There is a concept of daily notes. A feature you can easily deactivate. But by clicking it you get to todays note (or a todays not is created). This is a perfect place to quickly catch things that shows-up. Like a scratch pad. You can controll how this feature should work; where the file should be created, naming convention and what template to use.

The last thing I wanted to mention is that Obsidian has great support for community theams and plugins – and they are really easy to install. You can by clicking a few links get a completley different look and feel of the application compared to the standard. You can also add additional functionallity through plugins. Some of the things I choosed to install was better word count, advanced tables and note refactor. These increase your experience of the application and speads upp the workflow a lot.

That was, a not so short, description of the application.
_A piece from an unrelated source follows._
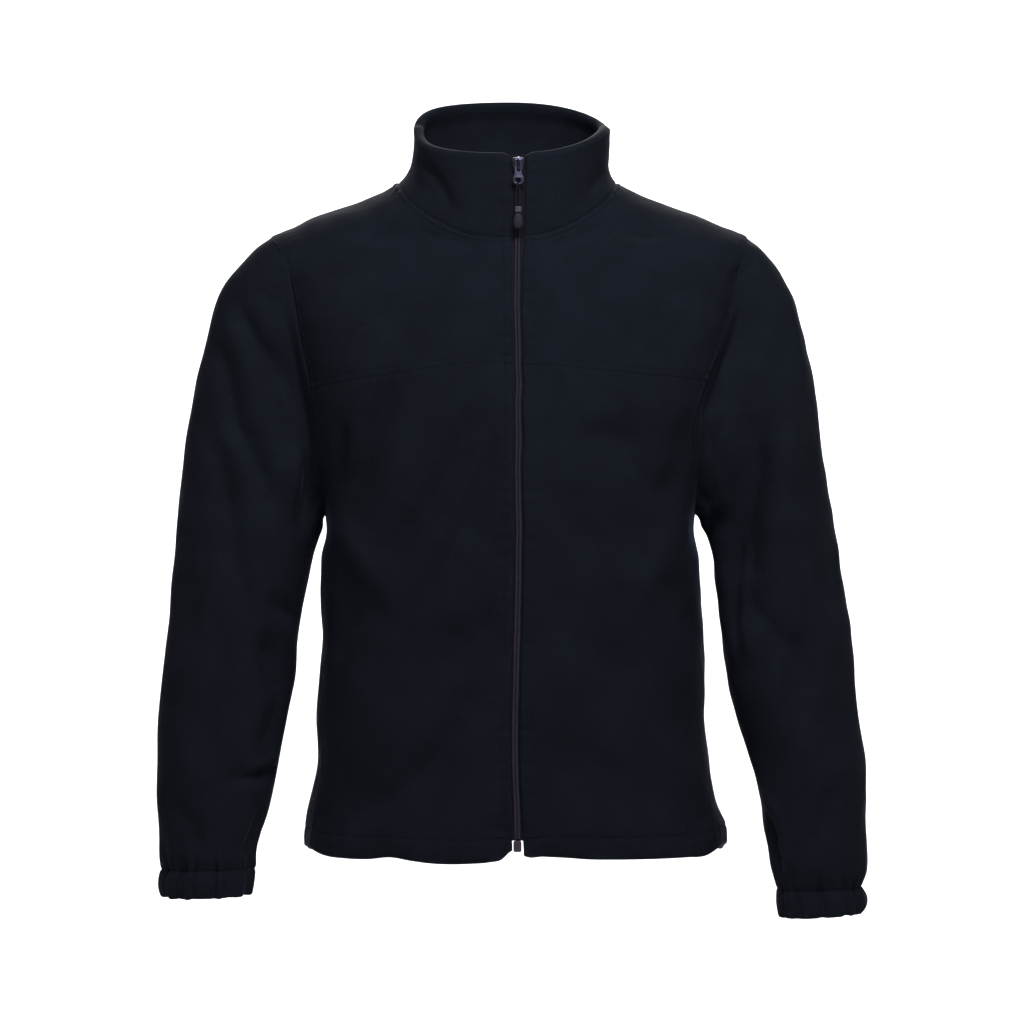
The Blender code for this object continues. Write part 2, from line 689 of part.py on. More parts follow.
def patch(first, last, foot, head):
    """Coons patch: the places inside four edges, the first and last column, the foot and head row."""
    up = np.linspace(0, 1, len(first))[:, None, None]
    over = np.linspace(0, 1, len(foot))[None, :, None]
    between_columns = first[:, None] * (1 - over) + last[:, None] * over
    between_rows = foot[None] * (1 - up) + head[None] * up
    low = foot[0] * (1 - over) + foot[-1] * over
    high = head[0] * (1 - over) + head[-1] * over
    return between_columns + between_rows - low * (1 - up) - high * up


def with_hem(places):
    """A patch with the rows of its turned-up hem put below it, and the inset of every row."""
    away, inset = turned_edge(HEM_DEPTH)
    rows = [places[0] + (0, HEM + step - places[0, 0, 1]) for step in away[::-1]]
    whole = np.concatenate([np.array(rows), places])
    return whole, np.concatenate([inset[::-1], np.zeros(len(places))])[:, None]


def along_zip(side, height):
    return np.stack([zip_edge_angle(side, height), height], -1)


def front_places(side):
    """The front below its yoke, above the hem's turn: zip edge first, side seam and armhole last."""
    seam = yoke_seam(side, FRONT_COLUMNS)
    rings = side_rings()
    arm = spaced(split_armhole(side)[0], LOW_ARM_ROWS + 1)[1:]
    last = np.concatenate([np.stack([side_seam_angle(side, rings), rings], -1), arm])
    climb = np.linspace(ARMPIT, seam[0, 1], LOW_ARM_ROWS + 1)[1:]
    first = along_zip(side, np.concatenate([rings, climb]))
    share = np.linspace(0, 1, FRONT_COLUMNS)
    foot_angle = first[0, 0] * (1 - share) + last[0, 0] * share
    foot = np.stack([foot_angle, np.full_like(share, rings[0])], -1)
    return patch(first, last, foot, seam)


def front_grid(side):
    places, inset = with_hem(front_places(side))
    height = places[:, -1, 1]
    slit = POCKET_SLIT * fade(height, POCKET_FOOT - 8, POCKET_FOOT + 8)
    slit *= 1 - fade(height, POCKET_TOP - 8, POCKET_TOP + 8)
    places[:, -1, 0] -= SIDES[side] * slit / SIDE_RADIUS
    grid = body(places[..., 0], places[..., 1], inset)
    grid = pulled_back(grid, "last_row", SEAM)
    return pulled_back(grid, "last_column", SEAM)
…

There is of course a lot left that can be said about it. But I like this application alot. The reason is that it is easy to organise. You can work quickly in it and it’s support of configurable keyboard shortcuts are great. I feel that I can be really fast while I work in it. Another thing I’ve noticed is that It is not distracting – and what I mean with that is that when I try to write in it I’m not getting distracted by formatting or other shiny things in the UI. Focus on the work and content.

The things I do not like or miss is – the mobile application. I would love to have a mobile application to at least read the notes I have. But potentially also to capture quick notes. I also miss things like emailing support or web clippers – things that was very strong in Everonote. Now I need to either do a screen shot or copy and paste content. It works but it is not as smooth. And of course as I mentioned – the support for files, images and attachment is not support is not super smooth.

Who is this application for. I think this can work for a lot of people. Since it can initially be very simple but complexity also grows with need. It is great to link and relate different type of information that can be a great tool when you do research.

I will continue to use obsidian for a while. I don’t know I this will scale when I have hundreds or thusands of notes in here linked all together. Will it still be as fast and easy to use or will performance decline? Only use can give answers to these questions.